Myth American Atrocities Were Widespread

If they were they were covered up with extraordinary skill and precision. Only two documented cases of War Crimes can be attributed to American Military personnel. One was the senseless slaughter of civilians in March 1968 at the village of My Lai by the 1st platoon of Charlie Company, 1st Battalion 20th Infantry, 11th Light Infantry Brigade, 23rd Infantry Division (Americal). The other was the murder of 16 noncombatant women and children by five U.S. Marines of Bravo Company, 1st Battalion, 7th Marines, 1st Marine Division, at a village named Son Thang-4, southwest of Danang, on 19 February 1970. In both cases there was a court martial, and in both cases the accused were found guilty.

In the case of Lt. William Calley, President Nixon stepped in and pardoned him after he had spent three years under house arrest. Why Nixon did this is unknown, but it is beyond belief that he would do such a thing. For the end result is a slap in the face to every Vietnam Veteran who did their job and served with honor by adhering to the Rules of Land Warfare of the 1949 Geneva Convention which set the rules of engagement and expressly forbid the type of behavior exhibited by Calley and the thugs he commanded. They were not soldiers. They were thugs.

But while these egregious crimes have been trotted out at every opportunity by the anti-war movement, very little attention was paid to the horrendous atrocities committed by the North Vietnamese Army and the Viet Cong on their own people. One of the end results of the 1968 Tet offensive was the deliberate roundup and murder of as many as 5,000 South Vietnamese civilians--doctors, teachers, lawyers, businessmen--by the NVA/VC during the periods that they held territory. The most widespread atrocities occurred in the Imperial city of Hue. There alone the Communists killed over 3,000 South Vietnamese. This behavior was not widely reported by the press, and either ignored by the anti-war movement at best, or justified by them as necessary in a socialist revolution.

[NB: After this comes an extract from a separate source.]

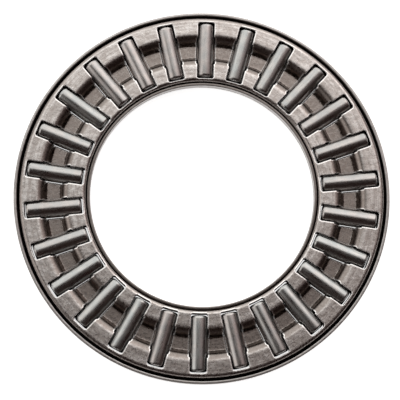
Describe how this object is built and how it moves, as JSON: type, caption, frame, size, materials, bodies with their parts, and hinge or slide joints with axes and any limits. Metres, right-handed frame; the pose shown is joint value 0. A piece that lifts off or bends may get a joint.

Additionally, not much of a fuss has been made over the intentional murder of American civilians (including missionaries and USAID workers) captured and murdered by the North Vietnamese. U.S. POWs did not fair any better. Those that were not murdered were systematically tortured by the North Vietnamese. Although these atrocities qualify as war crimes under the Geneva Convention, the lunatic fringe of the radical left condones those acts as "justifiable".